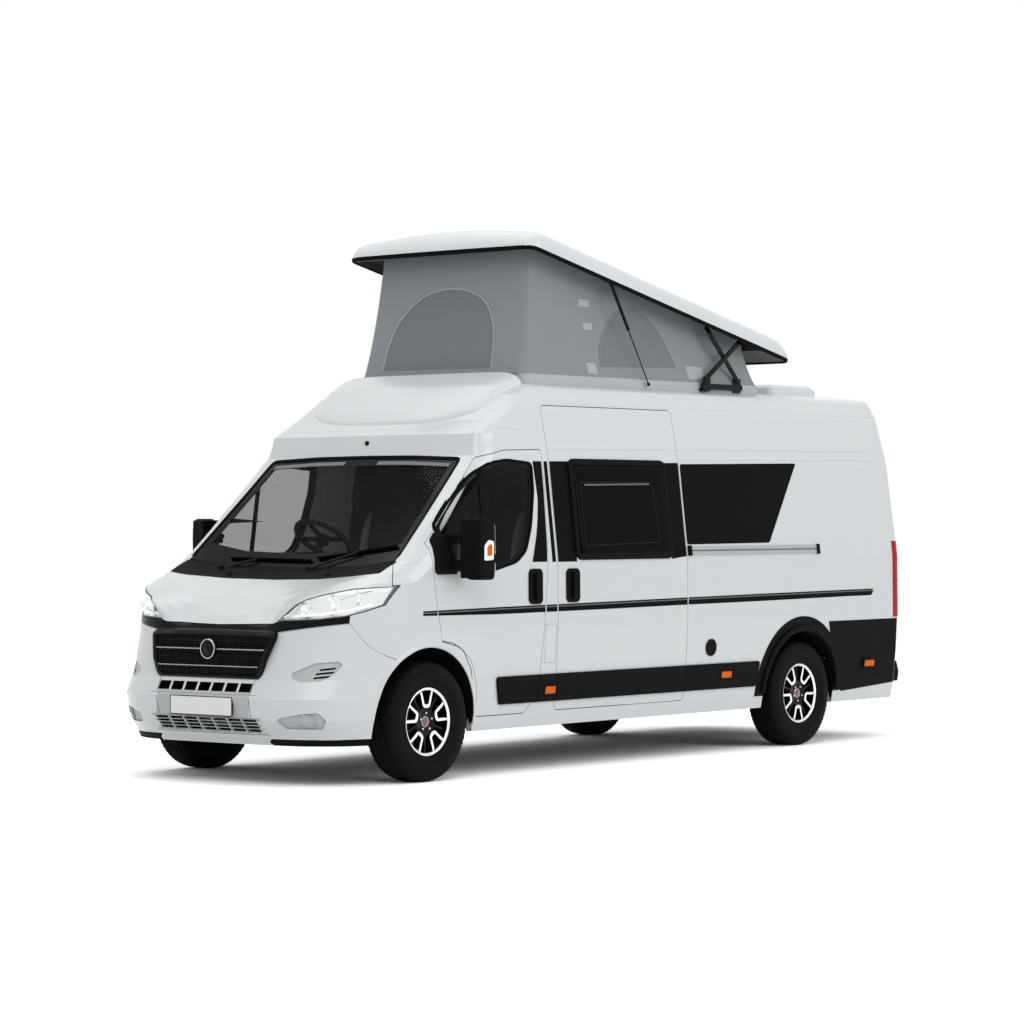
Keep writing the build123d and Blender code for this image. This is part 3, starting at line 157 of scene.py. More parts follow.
# Ceramic frit fired on the glass: black and opaque.
FRIT = surface("ceramic_frit", "#050606", 0.15, tint=(0.1, 200), Specular_IOR_Level=0.1)
# Acrylic and tempered panes with a dark privacy tint.
DARK_GLASS = surface("privacy_glass", "#08090A", 0.08, tint=(0.1, 500), Specular_IOR_Level=0.03)
# Tempered door glass, lightly tinted.
DOOR_GLASS = surface("tinted_tempered_glass", "#050606", 0.04, tint=(0.05, 500), Alpha=0.38,
                     Specular_IOR_Level=0.15)
# Polycarbonate lens, clear and hard coated.
CLEAR_LENS = surface("clear_polycarbonate", "#F2F5F6", 0.04, tint=(0.02, 100), Alpha=0.1,
                     Specular_IOR_Level=0.8)
# Vacuum-aluminised reflector bowl of a lamp.
REFLECTOR = surface("aluminised_reflector", "#F4F6F7", 0.2, metal=1.0, grain=(12, 0.15), tint=(0.06, 40))
# Frosted glass of a bulb and its lens ring, with a faint white glow of its own although the lamps are off:
# painted light.
BULB_GLASS_PAINTED_GLOW = surface("frosted_bulb_glass_painted_glow", "#F7FAFB", 0.25, tint=(0.03, 20), Coat_Weight=0.5,
                     Emission_Color=linear("#FFFFFF"), Emission_Strength=0.35)
# Acrylic lamp lens, dyed red, prisms behind it.
RED_LENS = surface("red_acrylic", "#C00A16", 0.14, grain=(5, 0.08), tint=(0.15, 60), Specular_IOR_Level=0.12)
# Acrylic side marker, dyed amber.
AMBER_LENS = surface("amber_acrylic", "#F07000", 0.2, grain=(5, 0.1), tint=(0.15, 25),
                     Specular_IOR_Level=0.12)
# Aluminium extrusion, satin anodised.
ALUMINIUM = surface("anodised_aluminium", "#AEB2B4", 0.3, metal=1.0, grain=(1.2, 0.008), tint=(0.04, 120))
# Alloy wheel face turned on a lathe and lacquered: bright, with fine turning marks.
TURNED_ALLOY = surface("turned_wheel_alloy", "#F0F1F2", 0.26, metal=0.9, grain=(1.5, 0.01), tint=(0.05, 60))
# Cast alloy wheel in gloss black enamel.
BLACK_ALLOY = surface("black_wheel_enamel", "#060607", 0.3, tint=(0.15, 60), Specular_IOR_Level=0.12)
# Ground and hard-chromed steel.
BRIGHT_STEEL = surface("ground_steel", "#B9BBBD", 0.2, metal=1.0, tint=(0.08, 40))
# Grey cast iron of the brake discs, turned, with a light bloom of rust.
BRAKE_IRON = surface("turned_brake_iron", "#6C6864", 0.4, metal=0.8, grain=(3, 0.05), tint=(0.25, 30))
# Chassis steel under black wax and paint.
CHASSIS_BLACK = surface("waxed_black_steel", "#0A0B0B", 0.5, grain=(6, 0.1), tint=(0.3, 80),
                        Specular_IOR_Level=0.1)
# Sand-cast iron and alloy of the engine, dull and a little oily.
CAST_METAL = surface("cast_engine_metal", "#3A3B3D", 0.6, metal=0.6, grain=(2, 0.2), tint=(0.3, 60))
# Dark red lacquered dome in the middle of the wheel.
RED_LACQUER = surface("dark_red_lacquer", "#6B1A28", 0.2, tint=(0.15, 20), Coat_Weight=0.8,
                      Coat_Roughness=0.04)
# Tyre rubber, vulcanised in a mould: near black, dull.
TYRE_RUBBER = surface("tyre_rubber", "#0D0D0E", 0.7, grain=(1.5, 0.05), tint=(0.2, 60),
                      Specular_IOR_Level=0.08)
# Flat-woven polyester seat cloth: its threads are too fine to draw, so a soft nap and fleck stand for them.
SEAT_CLOTH = surface("woven_seat_cloth", "#111214", 0.9, grain=(9, 0.2), tint=(0.2, 40),
                     Specular_IOR_Level=0.1)
# Light leathercloth of the seat bolsters: pressed grain on a knitted back.
LEATHERCLOTH = surface("grey_leathercloth", "#8D8F90", 0.5, grain=(2.5, 0.12), tint=(0.1, 60))
# Tent canvas, polyester coated on its back; threads drawn at 4 mm, coarser than real so that they show.
TENT_CANVAS = surface("coated_tent_canvas", "#8F9599", 0.85, weave=(4, 0.12), tint=(0.1, 260),
                      Sheen_Weight=0.15)
# Darker canvas flap and insect mesh behind the tent's zipped openings.
MESH_FABRIC = surface("dark_window_canvas", "#787E82", 0.8, weave=(5, 0.15), tint=(0.1, 200),
                      Sheen_Weight=0.1)
# Woven tape and piping, pale grey, sewn over the seams.
PALE_TAPE = surface("pale_woven_tape", "#B4B9BC", 0.8, weave=(3, 0.15), tint=(0.08, 60))
# Needled felt and foil lining under the lid, dark.
LID_LINING = surface("dark_needle_felt", "#3B3E40", 0.95, grain=(3, 0.3), tint=(0.2, 60), Sheen_Weight=0.2)
# Slush-moulded dashboard skin, dark grey, with a leather grain.
DASH_SKIN = surface("slush_moulded_pvc", "#0E0F10", 0.6, grain=(2.5, 0.1), tint=(0.12, 120),
                    Specular_IOR_Level=0.08)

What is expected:
Your task is to print the whole listing again exactly.

Reply:
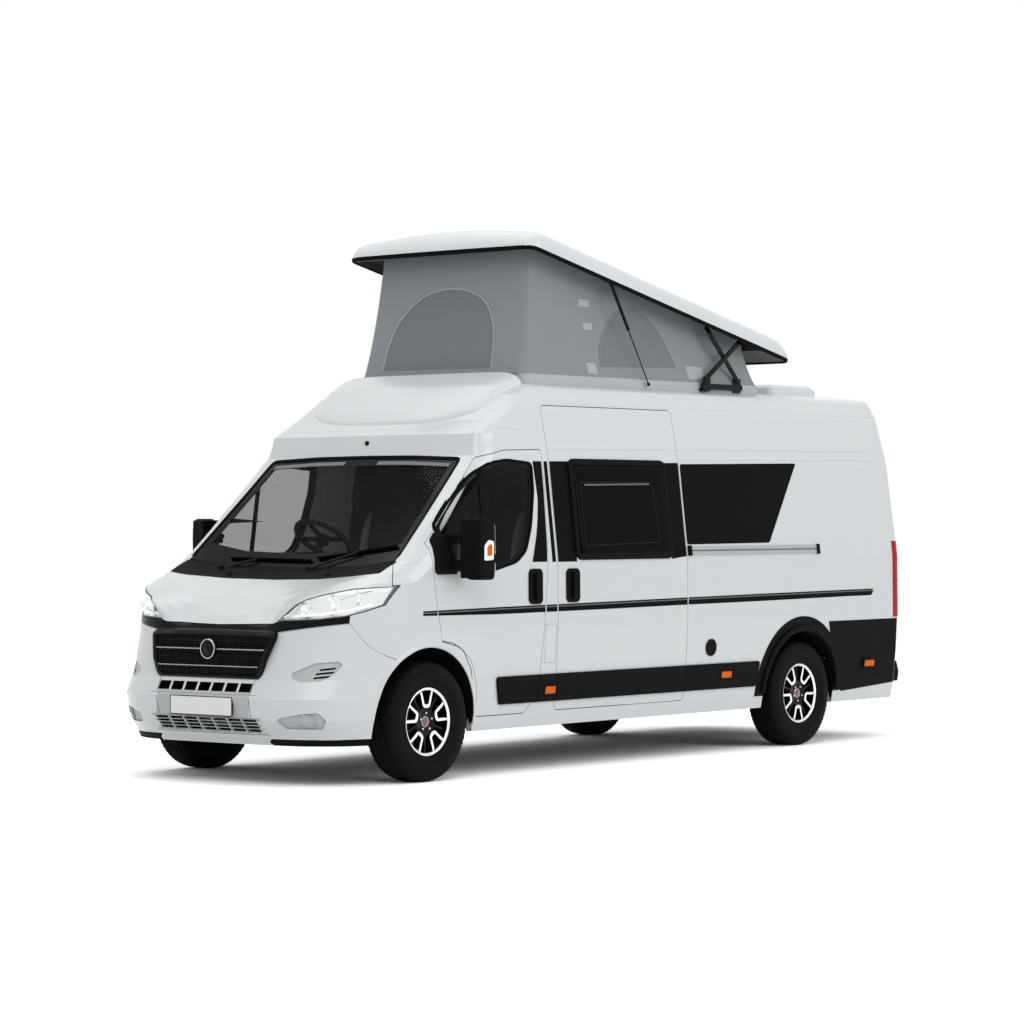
Keep writing the build123d and Blender code for this image. This is part 3, starting at line 157 of scene.py. More parts follow.
# Ceramic frit fired on the glass: black and opaque.
FRIT = surface("ceramic_frit", "#050606", 0.15, tint=(0.1, 200), Specular_IOR_Level=0.1)
# Acrylic and tempered panes with a dark privacy tint.
DARK_GLASS = surface("privacy_glass", "#08090A", 0.08, tint=(0.1, 500), Specular_IOR_Level=0.03)
# Tempered door glass, lightly tinted.
DOOR_GLASS = surface("tinted_tempered_glass", "#050606", 0.04, tint=(0.05, 500), Alpha=0.38,
                     Specular_IOR_Level=0.15)
# Polycarbonate lens, clear and hard coated.
CLEAR_LENS = surface("clear_polycarbonate", "#F2F5F6", 0.04, tint=(0.02, 100), Alpha=0.1,
                     Specular_IOR_Level=0.8)
# Vacuum-aluminised reflector bowl of a lamp.
REFLECTOR = surface("aluminised_reflector", "#F4F6F7", 0.2, metal=1.0, grain=(12, 0.15), tint=(0.06, 40))
# Frosted glass of a bulb and its lens ring, with a faint white glow of its own although the lamps are off:
# painted light.
BULB_GLASS_PAINTED_GLOW = surface("frosted_bulb_glass_painted_glow", "#F7FAFB", 0.25, tint=(0.03, 20), Coat_Weight=0.5,
                     Emission_Color=linear("#FFFFFF"), Emission_Strength=0.35)
# Acrylic lamp lens, dyed red, prisms behind it.
RED_LENS = surface("red_acrylic", "#C00A16", 0.14, grain=(5, 0.08), tint=(0.15, 60), Specular_IOR_Level=0.12)
# Acrylic side marker, dyed amber.
AMBER_LENS = surface("amber_acrylic", "#F07000", 0.2, grain=(5, 0.1), tint=(0.15, 25),
                     Specular_IOR_Level=0.12)
# Aluminium extrusion, satin anodised.
ALUMINIUM = surface("anodised_aluminium", "#AEB2B4", 0.3, metal=1.0, grain=(1.2, 0.008), tint=(0.04, 120))
# Alloy wheel face turned on a lathe and lacquered: bright, with fine turning marks.
TURNED_ALLOY = surface("turned_wheel_alloy", "#F0F1F2", 0.26, metal=0.9, grain=(1.5, 0.01), tint=(0.05, 60))
# Cast alloy wheel in gloss black enamel.
BLACK_ALLOY = surface("black_wheel_enamel", "#060607", 0.3, tint=(0.15, 60), Specular_IOR_Level=0.12)
# Ground and hard-chromed steel.
BRIGHT_STEEL = surface("ground_steel", "#B9BBBD", 0.2, metal=1.0, tint=(0.08, 40))
# Grey cast iron of the brake discs, turned, with a light bloom of rust.
BRAKE_IRON = surface("turned_brake_iron", "#6C6864", 0.4, metal=0.8, grain=(3, 0.05), tint=(0.25, 30))
# Chassis steel under black wax and paint.
CHASSIS_BLACK = surface("waxed_black_steel", "#0A0B0B", 0.5, grain=(6, 0.1), tint=(0.3, 80),
                        Specular_IOR_Level=0.1)
# Sand-cast iron and alloy of the engine, dull and a little oily.
CAST_METAL = surface("cast_engine_metal", "#3A3B3D", 0.6, metal=0.6, grain=(2, 0.2), tint=(0.3, 60))
# Dark red lacquered dome in the middle of the wheel.
RED_LACQUER = surface("dark_red_lacquer", "#6B1A28", 0.2, tint=(0.15, 20), Coat_Weight=0.8,
                      Coat_Roughness=0.04)
# Tyre rubber, vulcanised in a mould: near black, dull.
TYRE_RUBBER = surface("tyre_rubber", "#0D0D0E", 0.7, grain=(1.5, 0.05), tint=(0.2, 60),
                      Specular_IOR_Level=0.08)
# Flat-woven polyester seat cloth: its threads are too fine to draw, so a soft nap and fleck stand for them.
SEAT_CLOTH = surface("woven_seat_cloth", "#111214", 0.9, grain=(9, 0.2), tint=(0.2, 40),
                     Specular_IOR_Level=0.1)
# Light leathercloth of the seat bolsters: pressed grain on a knitted back.
LEATHERCLOTH = surface("grey_leathercloth", "#8D8F90", 0.5, grain=(2.5, 0.12), tint=(0.1, 60))
# Tent canvas, polyester coated on its back; threads drawn at 4 mm, coarser than real so that they show.
TENT_CANVAS = surface("coated_tent_canvas", "#8F9599", 0.85, weave=(4, 0.12), tint=(0.1, 260),
                      Sheen_Weight=0.15)
# Darker canvas flap and insect mesh behind the tent's zipped openings.
MESH_FABRIC = surface("dark_window_canvas", "#787E82", 0.8, weave=(5, 0.15), tint=(0.1, 200),
                      Sheen_Weight=0.1)
# Woven tape and piping, pale grey, sewn over the seams.
PALE_TAPE = surface("pale_woven_tape", "#B4B9BC", 0.8, weave=(3, 0.15), tint=(0.08, 60))
# Needled felt and foil lining under the lid, dark.
LID_LINING = surface("dark_needle_felt", "#3B3E40", 0.95, grain=(3, 0.3), tint=(0.2, 60), Sheen_Weight=0.2)
# Slush-moulded dashboard skin, dark grey, with a leather grain.
DASH_SKIN = surface("slush_moulded_pvc", "#0E0F10", 0.6, grain=(2.5, 0.1), tint=(0.12, 120),
                    Specular_IOR_Level=0.08)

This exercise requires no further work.